Throughout my education and path toward figuring out what I want to do for the rest of my life, I have developed and adopted a motto: By strengthening our communities, we strengthen our nation. On Thursday, I felt as though I was living out this motto. I left the fairgrounds at 6:00pm. It had been a long day and I was so tired. I definitely did not feel like going home and studying for my final that was the next morning. However, I was able to shake the tiredness by contemplating what had taken place that day. I had been part of serving over 1,400 homeless Lane County residents. I saw my future work flash in front of my eyes for a brief moment and I felt pretty good about its direction.
March 14, 2010 - 11:00 PM
This is my fourth year working in the ACE after school program with the Eugene School District 4j. I first found this job when I was looking for a work-study position my freshman year. That year, I was placed as a work-study tutor at Meadowlark Elementary. Since then, my position within the program has grown and I have been hired through both the Eugene School District 4j, as well as through the City of Eugene Recreation Division. This term, I have moved to a new school, Adams Elementary. It has been an adjustment getting used to a new set of kids and some new staff, but it has been overall a lot of fun and I think I finally felt settled this past Thursday at our big Family Fun Night.

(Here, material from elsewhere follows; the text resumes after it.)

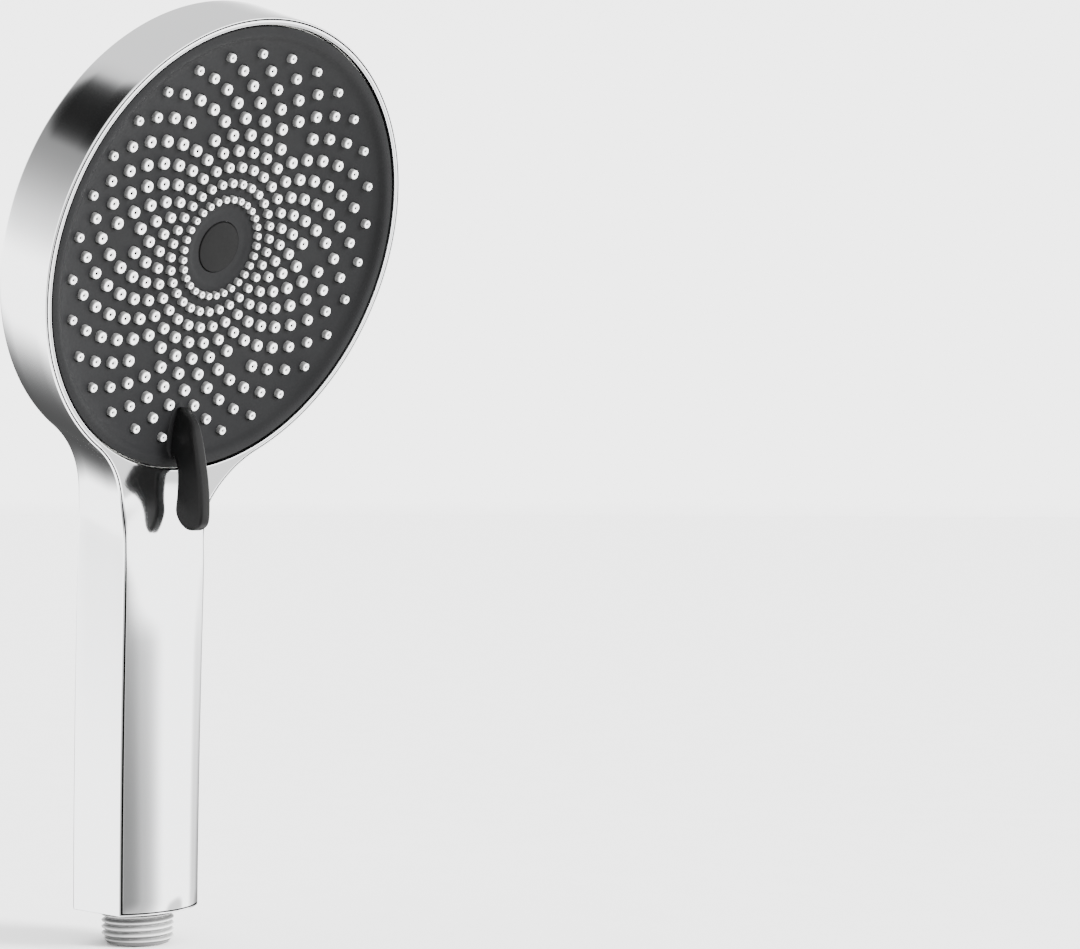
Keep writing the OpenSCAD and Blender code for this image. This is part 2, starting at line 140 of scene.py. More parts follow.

There are about four family nights throughout the year in the ACE program. These are used to highlight what we've been doing in the program and to encourage parents to find fun ways to interact more with their kids. Our theme for this family night was Game Show Night. We had kids come up in groups onto the stage in the cafeteria for different games. Some included pie eating contests, wrapping up participants in toilet paper the fastest, a family feud style game, and more. In between games, we would have the kids come up and tell jokes or put on a performance. I have been teaching a puppet making class for the past four weeks, so I had a group from my class come up and perform their puppet show. It was very cute. They all had designed their own sock puppets, created their own stage, and wrote their own script. Our students are so talented!
I think my favorite part of the night was an impromptu sing-a-long put on by myself and one other staff member. We needed some way to keep the kids engaged for a while during set up for the night. They were getting very antsy, so another staff member asked me if I knew any songs we could sing. I quickly thought back fondly to my days at Camp ABC with the Fresh Air Fund and began singing a repeat after me song as loudly and enthusiastically as I could. This song was followed by two others. The kids were totally into it and it was a lot of fun. I was sweating and singing and dancing and completely making a fool out of myself. That's what this job is all about, I suppose.
Overall, it was a great night of community building. I went out for some dinner and conversation with some of my coworkers afterwards. We did some great bonding that night. Work really isn't such a bad thing when you can truly enjoy what you're doing and whom you're doing it with. I'm glad I found this job my freshman year, as it has lead to many more opportunities for me.